**What to do:** Go through the listing and write out all of it exactly.

**Data extract:**
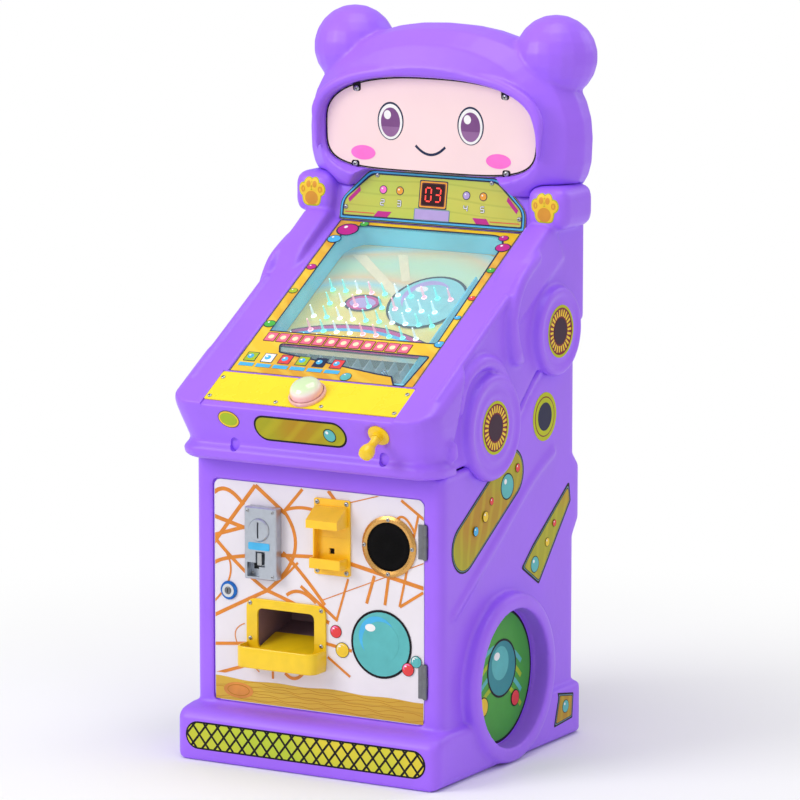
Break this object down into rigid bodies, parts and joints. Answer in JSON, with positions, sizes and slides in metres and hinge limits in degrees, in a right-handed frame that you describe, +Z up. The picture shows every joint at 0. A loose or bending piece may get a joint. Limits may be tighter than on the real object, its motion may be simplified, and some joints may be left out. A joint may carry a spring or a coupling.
{
  "type": "pinball cabinet",
  "caption": "Coin-operated marble pinball cabinet for children: moulded shell with bear-eared hood, sloped glazed playfield, plunger, button and a locking front door with prize tray.",
  "frame": {"origin": "on the floor, under the middle of the overall width and depth", "axes": "+Z up, -Y towards the player at the front, +X to the right as the player sees it"},
  "size_m": [0.5544, 0.6613, 1.279],
  "materials": {
    "purple_polyethylene": "rotomoulded polyethylene, semi-gloss, fine orange peel",
    "yellow_abs": "injection-moulded yellow ABS",
    "printed_ochre_panel": "digitally printed film on board",
    "printed_white_sheet": "coated sheet steel with a printed film",
    "white_abs": "white ABS",
    "pink_acrylic": "back-printed acrylic",
    "printed_lime_panel": "printed acrylic",
    "clear_acrylic": "clear acrylic sheet",
    "teal_acrylic": "translucent acrylic",
    "zinc_plated_steel": "zinc plate",
    "grey_zinc_casting": "silver-grey painted zinc casting",
    "chromed_brass": "bright chrome",
    "anodised_gold_ring": "gold anodised, satin",
    "black_abs": "fine-grained black ABS",
    "blue_abs": "blue ABS",
    "green_circuit_board": "solder-masked circuit board",
    "grey_sheet_steel": "galvanised sheet steel",
    "glass_marble": "glass marble"
  },
  "bodies": {
    "cabinet": {"lower_cabinet": "purple_polyethylene", "upper_shell": "purple_polyethylene", "head_hood": "purple_polyethylene", "face_panel": "pink_acrylic", "face_light_box": "white_abs", "display_panel": "printed_lime_panel", "display_module": "black_abs", "playfield_glass": "clear_acrylic", "playfield_frame": "teal_acrylic", "playfield_board": "printed_ochre_panel", "pin_field": "clear_acrylic", "pocket_comb": "clear_acrylic", "control_plate": "yellow_abs", "button_housing": "pink_acrylic", "button_switch": "black_abs", "plunger_flange": "yellow_abs", "plunger_spring": "zinc_plated_steel", "hinge_lower_frame_leaf": "zinc_plated_steel", "hinge_lower_pin": "zinc_plated_steel", "hinge_upper_frame_leaf": "zinc_plated_steel", "hinge_upper_pin": "zinc_plated_steel", "shelf": "grey_sheet_steel", "hopper_bowl": "white_abs", "hopper_motor": "zinc_plated_steel", "cash_box": "grey_sheet_steel", "power_supply": "zinc_plated_steel", "control_board": "green_circuit_board", "rear_cover": "black_abs", "power_inlet": "black_abs", "power_switch_frame": "black_abs"},
    "door": {"front_door": "printed_white_sheet", "hinge_lower_door_leaf": "zinc_plated_steel", "hinge_upper_door_leaf": "zinc_plated_steel", "lock_barrel": "chromed_brass", "coin_plate": "grey_zinc_casting", "coin_slot_disc": "chromed_brass", "coin_mechanism": "grey_sheet_steel", "payment_bracket": "yellow_abs", "speaker_ring": "anodised_gold_ring", "speaker_grille": "black_abs", "speaker_driver": "black_abs", "prize_tray": "yellow_abs", "prize_chute": "yellow_abs"},
    "lock_plug": {"lock_cylinder": "chromed_brass", "lock_cam": "zinc_plated_steel"},
    "coin_lever": {"coin_return_lever": "chromed_brass"},
    "button": {"dome_button": "pink_acrylic"},
    "plunger": {"plunger_rod": "chromed_brass", "plunger_knob": "yellow_abs"},
    "gate": {"pocket_gate": "zinc_plated_steel"},
    "hopper": {"hopper_disc": "blue_abs"},
    "rocker": {"power_rocker": "black_abs"},
    "lane_marble": {"marble_1": "glass_marble"},
    "pocket_marble_left": {"marble_2": "glass_marble"},
    "pocket_marble_middle": {"marble_3": "glass_marble"},
    "pocket_marble_right": {"marble_4": "glass_marble"}
  },
  "joints": [
    {"name": "door_hinge", "type": "hinge", "parent": "cabinet", "child": "door", "pos_m": [0.2135, -0.22185, 0.102], "axis": [0, 0, 1], "range_deg": [0, 105]},
    {"name": "lock_turn", "type": "hinge", "parent": "door", "child": "lock_plug", "pos_m": [-0.18, -0.21835, 0.298], "axis": [0, 1, 0], "range_deg": [0, 90]},
    {"name": "coin_lever_press", "type": "hinge", "parent": "door", "child": "coin_lever", "pos_m": [-0.1045, -0.23135, 0.3725], "axis": [1, 0, 0], "range_deg": [0, 20], "stiffness_Nm_per_rad": 0.05},
    {"name": "button_press", "type": "slide", "parent": "cabinet", "child": "button", "axis": [0, 0.5, -0.866], "range_m": [0, 0.004], "stiffness_N_per_m": 400},
    {"name": "plunger_pull", "type": "slide", "parent": "cabinet", "child": "plunger", "axis": [0, -0.866, -0.5], "range_m": [0, 0.035], "stiffness_N_per_m": 120, "deforming": ["plunger_spring"]},
    {"name": "gate_slide", "type": "slide", "parent": "cabinet", "child": "gate", "axis": [1, 0, 0], "range_m": [0, 0.01225]},
    {"name": "hopper_turn", "type": "hinge", "parent": "cabinet", "child": "hopper", "pos_m": [-0.063, -0.04335, 0.3083], "axis": [0, 0, 1], "continuous": true},
    {"name": "rocker_tip", "type": "hinge", "parent": "cabinet", "child": "rocker", "pos_m": [-0.11, 0.25665, 0.1225], "axis": [0, 0, 1], "range_deg": [0, 16]},
    {"name": "lane_marble_run", "type": "slide", "parent": "cabinet", "child": "lane_marble", "axis": [0, 0.866, 0.5], "range_m": [0, 0.25]},
    {"name": "pocket_marble_left_run", "type": "slide", "parent": "cabinet", "child": "pocket_marble_left", "axis": [0, 0.866, 0.5], "range_m": [0, 0.02]},
    {"name": "pocket_marble_middle_run", "type": "slide", "parent": "cabinet", "child": "pocket_marble_middle", "axis": [0, 0.866, 0.5], "range_m": [0, 0.02]},
    {"name": "pocket_marble_right_run", "type": "slide", "parent": "cabinet", "child": "pocket_marble_right", "axis": [0, 0.866, 0.5], "range_m": [0, 0.02]}
  ]
}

**Expected output:**
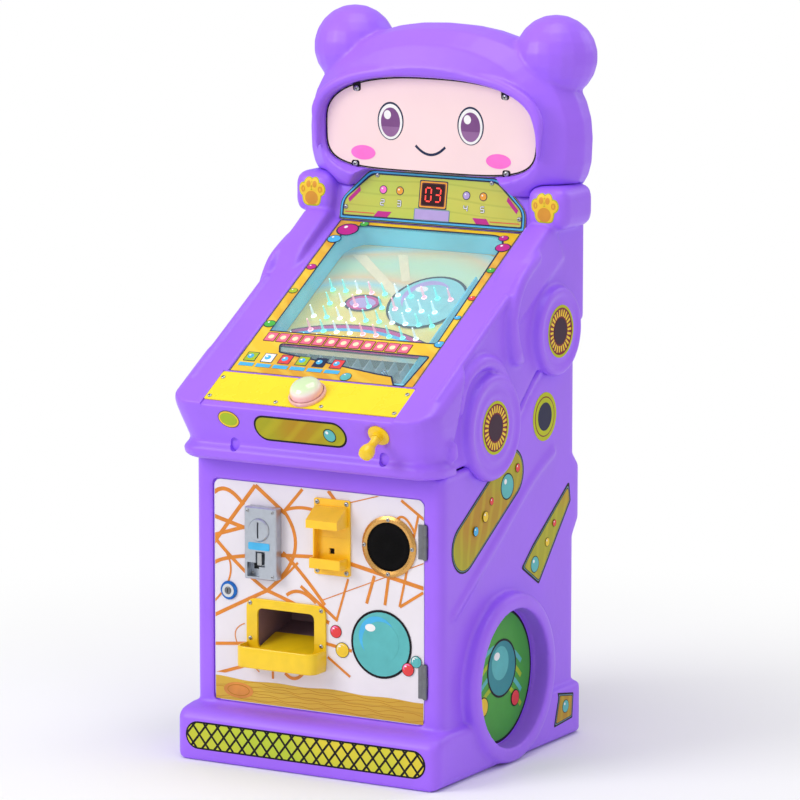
Break this object down into rigid bodies, parts and joints. Answer in JSON, with positions, sizes and slides in metres and hinge limits in degrees, in a right-handed frame that you describe, +Z up. The picture shows every joint at 0. A loose or bending piece may get a joint. Limits may be tighter than on the real object, its motion may be simplified, and some joints may be left out. A joint may carry a spring or a coupling.
{
  "type": "pinball cabinet",
  "caption": "Coin-operated marble pinball cabinet for children: moulded shell with bear-eared hood, sloped glazed playfield, plunger, button and a locking front door with prize tray.",
  "frame": {"origin": "on the floor, under the middle of the overall width and depth", "axes": "+Z up, -Y towards the player at the front, +X to the right as the player sees it"},
  "size_m": [0.5544, 0.6613, 1.279],
  "materials": {
    "purple_polyethylene": "rotomoulded polyethylene, semi-gloss, fine orange peel",
    "yellow_abs": "injection-moulded yellow ABS",
    "printed_ochre_panel": "digitally printed film on board",
    "printed_white_sheet": "coated sheet steel with a printed film",
    "white_abs": "white ABS",
    "pink_acrylic": "back-printed acrylic",
    "printed_lime_panel": "printed acrylic",
    "clear_acrylic": "clear acrylic sheet",
    "teal_acrylic": "translucent acrylic",
    "zinc_plated_steel": "zinc plate",
    "grey_zinc_casting": "silver-grey painted zinc casting",
    "chromed_brass": "bright chrome",
    "anodised_gold_ring": "gold anodised, satin",
    "black_abs": "fine-grained black ABS",
    "blue_abs": "blue ABS",
    "green_circuit_board": "solder-masked circuit board",
    "grey_sheet_steel": "galvanised sheet steel",
    "glass_marble": "glass marble"
  },
  "bodies": {
    "cabinet": {"lower_cabinet": "purple_polyethylene", "upper_shell": "purple_polyethylene", "head_hood": "purple_polyethylene", "face_panel": "pink_acrylic", "face_light_box": "white_abs", "display_panel": "printed_lime_panel", "display_module": "black_abs", "playfield_glass": "clear_acrylic", "playfield_frame": "teal_acrylic", "playfield_board": "printed_ochre_panel", "pin_field": "clear_acrylic", "pocket_comb": "clear_acrylic", "control_plate": "yellow_abs", "button_housing": "pink_acrylic", "button_switch": "black_abs", "plunger_flange": "yellow_abs", "plunger_spring": "zinc_plated_steel", "hinge_lower_frame_leaf": "zinc_plated_steel", "hinge_lower_pin": "zinc_plated_steel", "hinge_upper_frame_leaf": "zinc_plated_steel", "hinge_upper_pin": "zinc_plated_steel", "shelf": "grey_sheet_steel", "hopper_bowl": "white_abs", "hopper_motor": "zinc_plated_steel", "cash_box": "grey_sheet_steel", "power_supply": "zinc_plated_steel", "control_board": "green_circuit_board", "rear_cover": "black_abs", "power_inlet": "black_abs", "power_switch_frame": "black_abs"},
    "door": {"front_door": "printed_white_sheet", "hinge_lower_door_leaf": "zinc_plated_steel", "hinge_upper_door_leaf": "zinc_plated_steel", "lock_barrel": "chromed_brass", "coin_plate": "grey_zinc_casting", "coin_slot_disc": "chromed_brass", "coin_mechanism": "grey_sheet_steel", "payment_bracket": "yellow_abs", "speaker_ring": "anodised_gold_ring", "speaker_grille": "black_abs", "speaker_driver": "black_abs", "prize_tray": "yellow_abs", "prize_chute": "yellow_abs"},
    "lock_plug": {"lock_cylinder": "chromed_brass", "lock_cam": "zinc_plated_steel"},
    "coin_lever": {"coin_return_lever": "chromed_brass"},
    "button": {"dome_button": "pink_acrylic"},
    "plunger": {"plunger_rod": "chromed_brass", "plunger_knob": "yellow_abs"},
    "gate": {"pocket_gate": "zinc_plated_steel"},
    "hopper": {"hopper_disc": "blue_abs"},
    "rocker": {"power_rocker": "black_abs"},
    "lane_marble": {"marble_1": "glass_marble"},
    "pocket_marble_left": {"marble_2": "glass_marble"},
    "pocket_marble_middle": {"marble_3": "glass_marble"},
    "pocket_marble_right": {"marble_4": "glass_marble"}
  },
  "joints": [
    {"name": "door_hinge", "type": "hinge", "parent": "cabinet", "child": "door", "pos_m": [0.2135, -0.22185, 0.102], "axis": [0, 0, 1], "range_deg": [0, 105]},
    {"name": "lock_turn", "type": "hinge", "parent": "door", "child": "lock_plug", "pos_m": [-0.18, -0.21835, 0.298], "axis": [0, 1, 0], "range_deg": [0, 90]},
    {"name": "coin_lever_press", "type": "hinge", "parent": "door", "child": "coin_lever", "pos_m": [-0.1045, -0.23135, 0.3725], "axis": [1, 0, 0], "range_deg": [0, 20], "stiffness_Nm_per_rad": 0.05},
    {"name": "button_press", "type": "slide", "parent": "cabinet", "child": "button", "axis": [0, 0.5, -0.866], "range_m": [0, 0.004], "stiffness_N_per_m": 400},
    {"name": "plunger_pull", "type": "slide", "parent": "cabinet", "child": "plunger", "axis": [0, -0.866, -0.5], "range_m": [0, 0.035], "stiffness_N_per_m": 120, "deforming": ["plunger_spring"]},
    {"name": "gate_slide", "type": "slide", "parent": "cabinet", "child": "gate", "axis": [1, 0, 0], "range_m": [0, 0.01225]},
    {"name": "hopper_turn", "type": "hinge", "parent": "cabinet", "child": "hopper", "pos_m": [-0.063, -0.04335, 0.3083], "axis": [0, 0, 1], "continuous": true},
    {"name": "rocker_tip", "type": "hinge", "parent": "cabinet", "child": "rocker", "pos_m": [-0.11, 0.25665, 0.1225], "axis": [0, 0, 1], "range_deg": [0, 16]},
    {"name": "lane_marble_run", "type": "slide", "parent": "cabinet", "child": "lane_marble", "axis": [0, 0.866, 0.5], "range_m": [0, 0.25]},
    {"name": "pocket_marble_left_run", "type": "slide", "parent": "cabinet", "child": "pocket_marble_left", "axis": [0, 0.866, 0.5], "range_m": [0, 0.02]},
    {"name": "pocket_marble_middle_run", "type": "slide", "parent": "cabinet", "child": "pocket_marble_middle", "axis": [0, 0.866, 0.5], "range_m": [0, 0.02]},
    {"name": "pocket_marble_right_run", "type": "slide", "parent": "cabinet", "child": "pocket_marble_right", "axis": [0, 0.866, 0.5], "range_m": [0, 0.02]}
  ]
}